Set to “Camel by Camel,” the video depicts Ankha having sex with a player character in Animal Crossing. Zone emphasizes her “snooty personality” (as the games calls it), which has since been translated into an indifferent, femdom persona with ensuing derivations of the scene.
Videos of the original animation, spoofs that claim to be the original, and other iterations of the meme have seen millions of views on adult websites and other social media platforms. The song has been riffed on, cosplay and fan art of the character has exploded across social platforms, and Ankha’s movement (seen in censored or cropped versions of the video) have been made into something of a dance trend.
While explicit content has been taken down, much of the material that remains does go against the spirit of TikTok’s prohibition on explicit content. The #ankhazone hashtag has over 19.6 million views on TikTok today, and while that’s only 2 million more than it had this time last week, artists are catching up now, posting their own lewd and explicit fanart on Twitter and Instagram.

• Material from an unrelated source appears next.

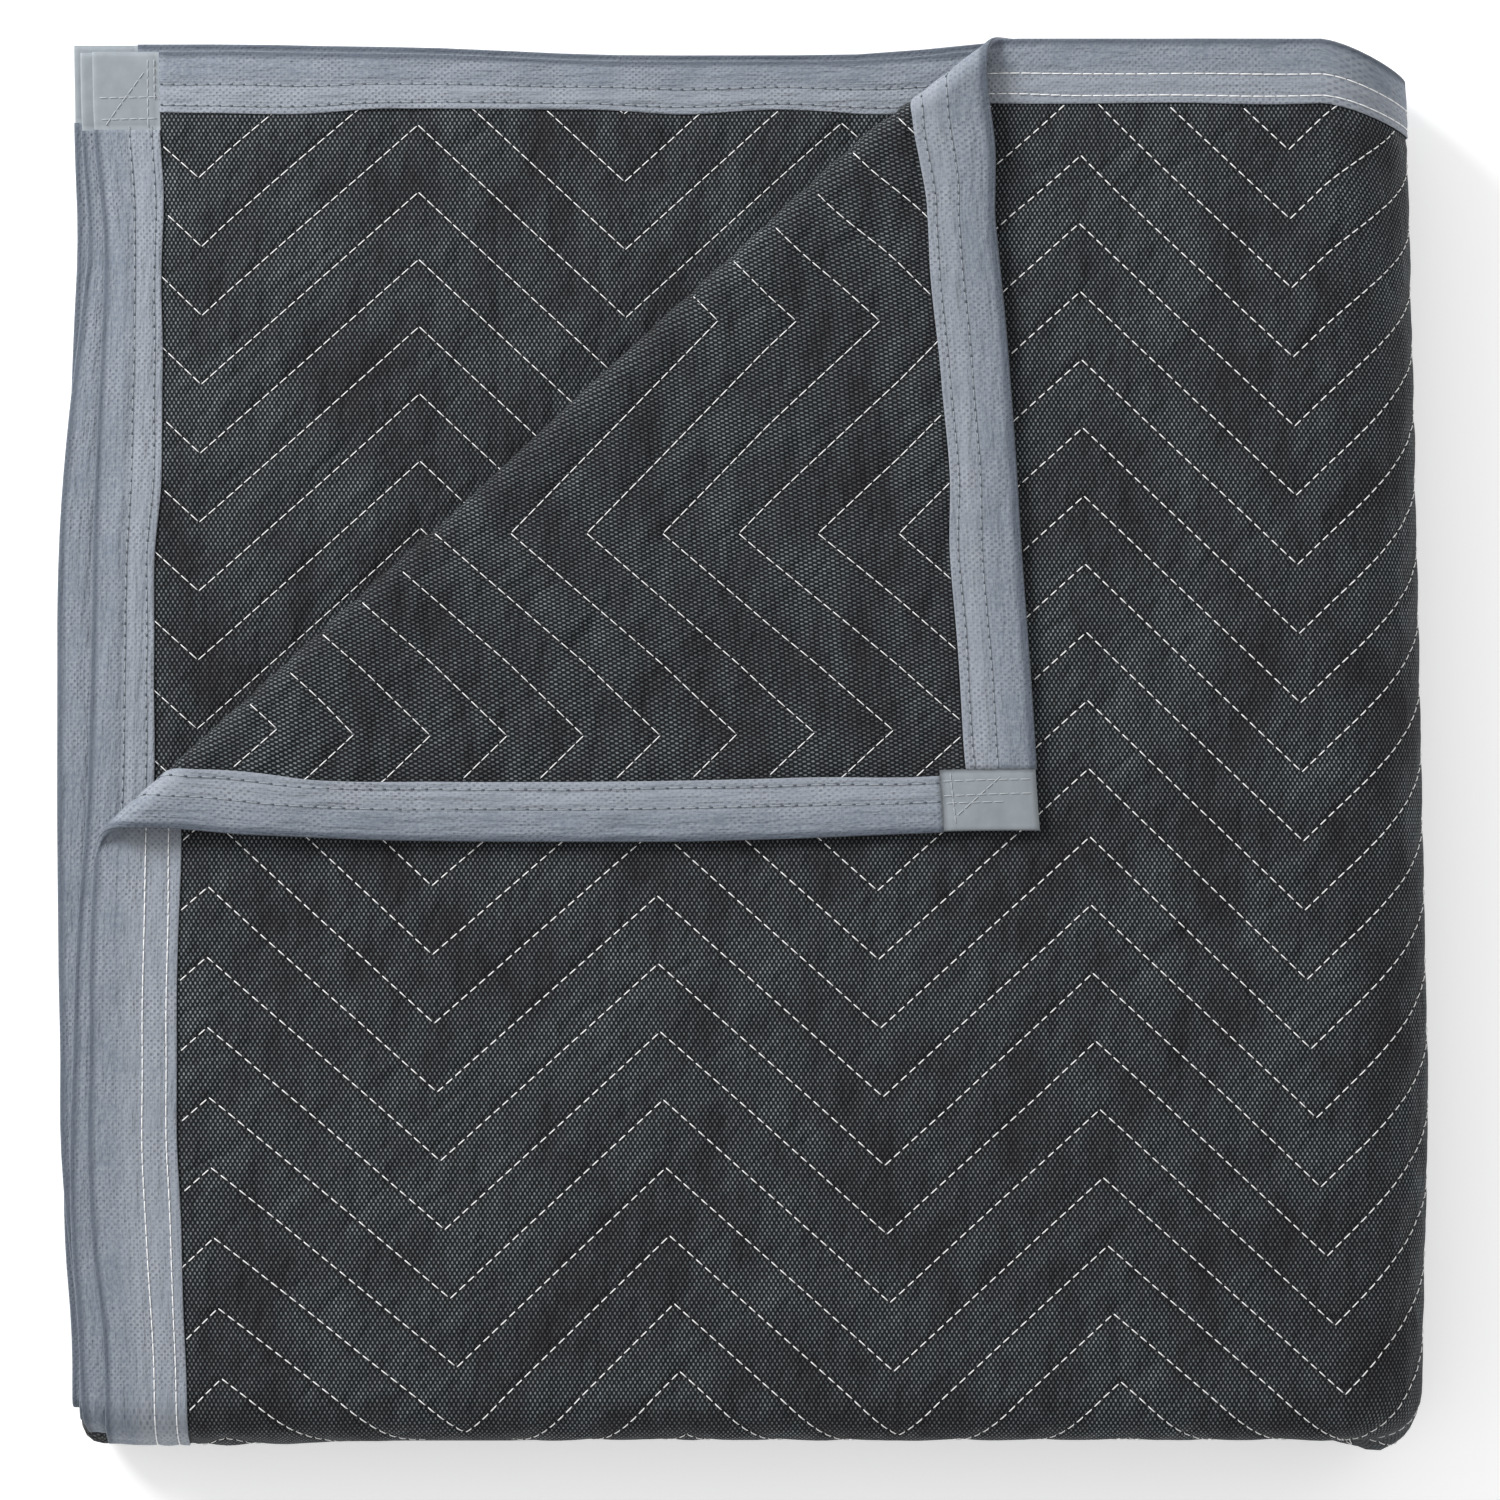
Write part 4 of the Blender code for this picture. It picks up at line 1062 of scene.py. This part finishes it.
class MOVINGPAD_OT_caps(bpy.types.Operator):
    """Build the four corner caps"""

    bl_idname = "moving_pad.caps"
    bl_label = "Corner caps"

    def execute(self, context):
        smooth = smooth_corner_tape()
        for corner in CORNERS:
            cap = mesh_object("cap_" + corner, smooth, *cap_surface("right" in corner, "bottom" in corner))
            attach(cap, "root")
            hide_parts("corner_" + corner)
        return {"FINISHED"}


class MOVINGPAD_OT_sewing(bpy.types.Operator):
    """Build the quilting thread and the twin rows through the tape"""

    bl_idname = "moving_pad.sewing"
    bl_label = "Sewing"

    def execute(self, context):
        properties = context.scene.moving_pad
        white = spun_thread("white_spun_thread", "#ffffff")
        pale = spun_thread("pale_spun_thread", "#b9bfc4")
        grey = spun_thread("grey_spun_thread", "#a4abb1")
        # Painted shade: the needle holes' shade, given as a dark thread colour on low studs
        dark = spun_thread("needle_hole_shade", "#535b65")
        for name, parts, colour, slot in (
            ("quilting_outside", chevron_thread(properties, True), white, "quilted_cloth"),
            ("quilting_inside", chevron_thread(properties, False), white, "quilted_cloth"),
            ("cap_rows", cap_thread(properties), pale, "corner_tape"),
            ("tape_rows_outside", binding_thread(properties, True), white, "binding_tape"),
            ("tape_rows_inside", binding_thread(properties, False), grey, "binding_tape"),
            ("tape_needle_holes", needle_holes(properties), dark, "binding_tape"),
        ):
            thread = mesh_object(name, colour, *parts)
            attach(thread, "root")
        return {"FINISHED"}


class MOVINGPAD_OT_stage(bpy.types.Operator):
    """Build the floor, the lights and the camera"""

    bl_idname = "moving_pad.stage"
    bl_label = "Stage"

    def execute(self, context):
        scene = context.scene
        paper, shader, _ = new_material("pale_paper_floor", 0.9)
        shader.inputs["Base Color"].default_value = linear("#fbfbfb")
        shader.inputs["Emission Color"].default_value = (1.0, 1.0, 1.0, 1.0)
        shader.inputs["Emission Strength"].default_value = 0.36
        corners = np.array(((-1.0, -1.0, 0.0), (1.0, -1.0, 0.0), (1.0, 1.0, 0.0), (-1.0, 1.0, 0.0)))
        corners = corners * FLOOR_REACH - (0.0, 0.0, FLOOR_BELOW)
        floor = mesh_object("floor", paper, corners, [np.arange(4).reshape(1, 4)])
        world = bpy.data.worlds.new("studio")
        world.use_nodes = True
        background = world.node_tree.nodes["Background"]
        background.inputs["Color"].default_value = (1.0, 1.0, 1.0, 1.0)
        background.inputs["Strength"].default_value = 0.60
        scene.world = world
        scene.view_settings.view_transform = "Standard"
        for name, place, size, power in LIGHTS:
            lamp = bpy.data.lights.new(name, "AREA")
            lamp.size = size
            lamp.energy = power
            item = bpy.data.objects.new(name, lamp)
            item.location = place
            item.rotation_euler = (-Vector(place)).to_track_quat("-Z", "Y").to_euler()
            scene.collection.objects.link(item)
        camera = bpy.data.cameras.new("camera")
        camera.lens = LENS
        camera.sensor_width = SENSOR
        camera.clip_end = 50.0
        eye = bpy.data.objects.new("camera", camera)
        distance = PHOTO_WIDTH * MILLIMETRE * LENS / SENSOR
        across = (PHOTO_CENTRE[0] - MIDDLE_ACROSS) * MILLIMETRE
        down = (MIDDLE_DOWN - PHOTO_CENTRE[1]) * MILLIMETRE
        eye.location = (across, down, distance + 2 * STACK_MIDDLE * MILLIMETRE)
        scene.collection.objects.link(eye)
        scene.camera = eye
        return {"FINISHED"}


class MOVINGPAD_PT_panel(bpy.types.Panel):
    """Lists the pad's pieces and sizes in the sidebar"""

    bl_idname = "MOVINGPAD_PT_panel"
    bl_label = "Moving Pad"
    bl_space_type = "VIEW_3D"
    bl_region_type = "UI"
    bl_category = "Moving Pad"

    def draw(self, context):
        for name in PadCloth.__annotations__:
            self.layout.prop(context.scene.moving_pad, name)
        for operator in OPERATORS:
            self.layout.operator(operator.bl_idname)


OPERATORS = (
    MOVINGPAD_OT_cloth,
    MOVINGPAD_OT_bindings,
    MOVINGPAD_OT_caps,
    MOVINGPAD_OT_sewing,
    MOVINGPAD_OT_stage,
)
CLASSES = (PadCloth,) + OPERATORS + (MOVINGPAD_PT_panel,)


def register():
    for item in CLASSES:
        bpy.utils.register_class(item)
    bpy.types.Scene.moving_pad = bpy.props.PointerProperty(type=PadCloth)


def unregister():
    del bpy.types.Scene.moving_pad
    for item in reversed(CLASSES):
        bpy.utils.unregister_class(item)


def main():
    register()
    bpy.ops.moving_pad.cloth()
    bpy.ops.moving_pad.bindings()
    bpy.ops.moving_pad.caps()
    bpy.ops.moving_pad.sewing()
    bpy.ops.moving_pad.stage()


if __name__ == "__main__":
    main()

Zone’s own Twitter account has taken to sharing much of the new work.
In a comment to Insider, the explicit artist (speaking only under their pseudonym) said, “New people discovering my work has always been pretty much the same and responses to it always vary from utter disgust to adoration and praise.”
If you haven’t seen any of these memes (parody or meme) yet, have no fear — they’re very easily searchable. But if you do, just, well, know what you’re getting into.